Fate falls in love with Rosa almost instantly. The young girl glimpsed from Amalfitano’s perspective in Part 2 has grown up and surrounded herself with dangerous people, highlighting the Hidden Evil Within Society. Rosa explains that her descent into substance use and dating dangerous men began as her father grew more eccentric, thus weaving together Part 2 and Part 3. Concerned about her safety, Fate interrupts a substance use session and offers to take her away. He punches Corona, a drug dealer, and risks offending his friend, Chucho. In this moment, Fate is caught up in a narrative of his own making. He envisions himself as the hero, saving Rosa from the violent men who—in some way that he does not quite understand—may be related to the murders of women in Santa Teresa. Fate, already fascinated by these murders, decides to help Rosa. Knowing the locals’ enthusiasm for American cinema, he plays the role of “a black guy from Harlem, a terrifying Harlem motherfucker” (323). If he does not have the courage to help Rosa, he hopes that he may be able to perform the role of a person who has courage and fulfill the expectations of his hosts.

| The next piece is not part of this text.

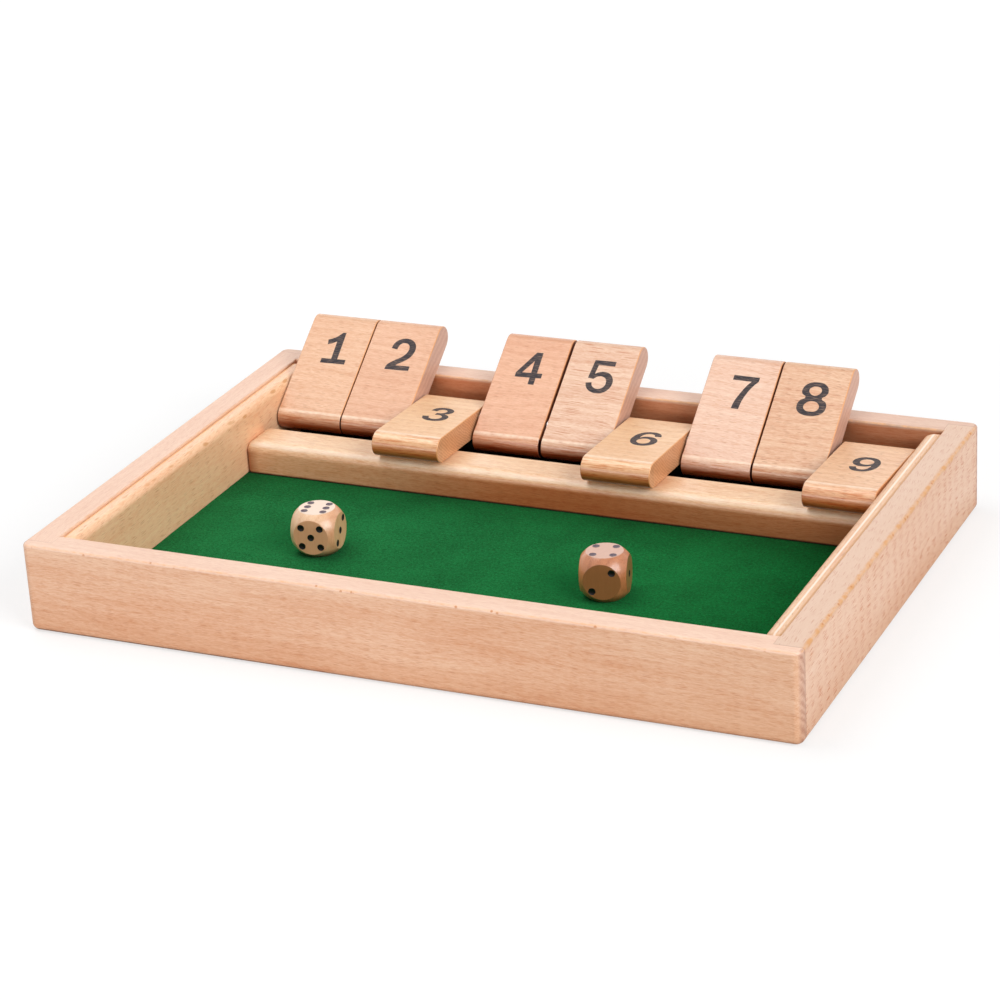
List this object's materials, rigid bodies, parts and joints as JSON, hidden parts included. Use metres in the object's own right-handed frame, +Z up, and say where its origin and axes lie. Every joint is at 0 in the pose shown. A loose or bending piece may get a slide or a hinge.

Fate plays the role of a hero until, through sheer force of will, he turns himself into the closest thing to a hero within the novel. With Amalfitano’s blessing, he dedicates himself to helping Rosa flee the country, even making sure to find the time to protect a fellow journalist by accompanying her to visit a serial killer in prison. Fate’s section of 2666 begins with his identity slowly unraveling, then ends with him building a new identity for himself instead. Additionally, he helps Rosa find a new beginning and a chance at happiness, which also provides a sense of closure within Amalfitano’s narrative. In liberating himself from rigid social expectations, Fate also liberates Rosa from the dangers of womanhood in a city rife with violence against women, thereby giving Amalfitano the peace he longed for in Part 2.